Dolphin sails stitched a new leather patch on the sprayhood and covered up some rips. When the topping lift is taken off, the boom comes down too low and rubs up against the sprayhood, so another job will be to get a sailmaker to trim the main as its too big.
There’s been countless more jobs carried out, but you don’t need to hear about them.
Fox’s didn’t get round to doing any of the jobs other than testing the chartplotter and VHF radio, which was disappointing. However they were fair with the lift out and storage costs and we left on good terms. I was very grateful that they were able to lift me out at such short notice, this time of year is their busiest time. Also after a bit of investigation, some jobs I was going to ask them to do I can probably do myself and save a bit of money.
Jobs to do include rebedding two stanchions, genoa track and chain plate reinforcements.
All in all, working on the boat in Ipswich was a heck of a lot easier than say Birdham Pool, mainly because the chandlery is just around the corner.

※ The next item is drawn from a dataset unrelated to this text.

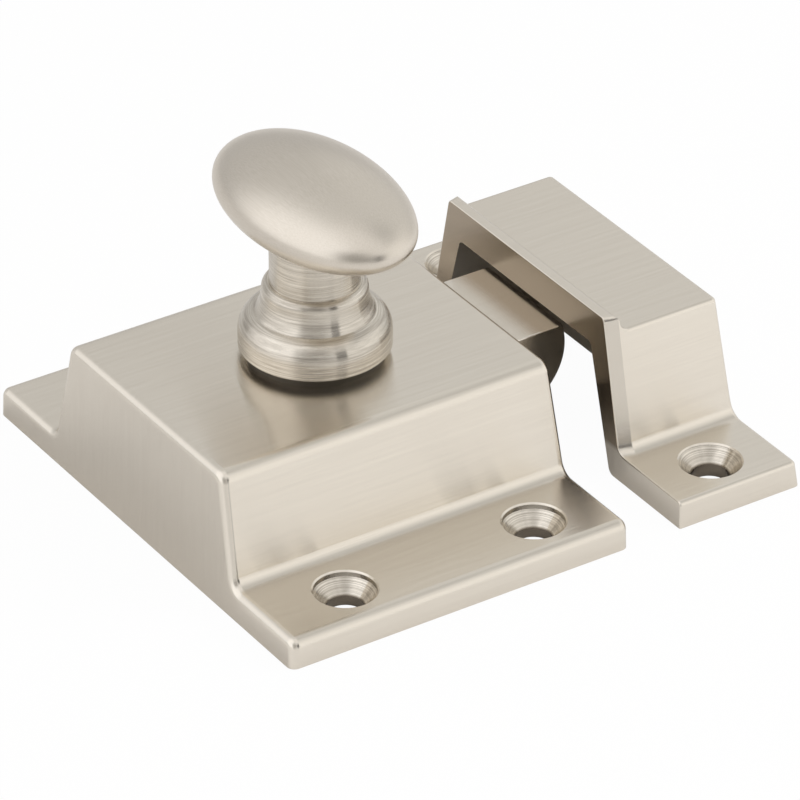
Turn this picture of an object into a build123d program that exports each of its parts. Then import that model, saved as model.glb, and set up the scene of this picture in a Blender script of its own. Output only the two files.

I’m pretty sure every sailor has experienced the same cringe worthy moment at the counter of a chandlery, covered in muck, stinking to high heaven of eau de bilges, as you slowly look up and your eyes meet the cashiers eyes, you nervously joke “Hi me again, can’t keep away today huh” *forced laugh* knowing you are one gigantic pleb for not being able to A, buy the correct parts, and B think ahead that if you buy those hinges then you’ll probably need to buy those screws, or if you buy that tin of paint you’re going to need that brush, or even that you should have opted for a couple more metres of rope just to be on the safe side to do that job, now you may as well keep the old bit as it’ll come in handy, and hand over your card once again for another £50 of rope. Oh that was a cheap one you say to yourself, in a bid to quell the ball aching pain coming from your wallet that is your bank card crying out “no more no more!!”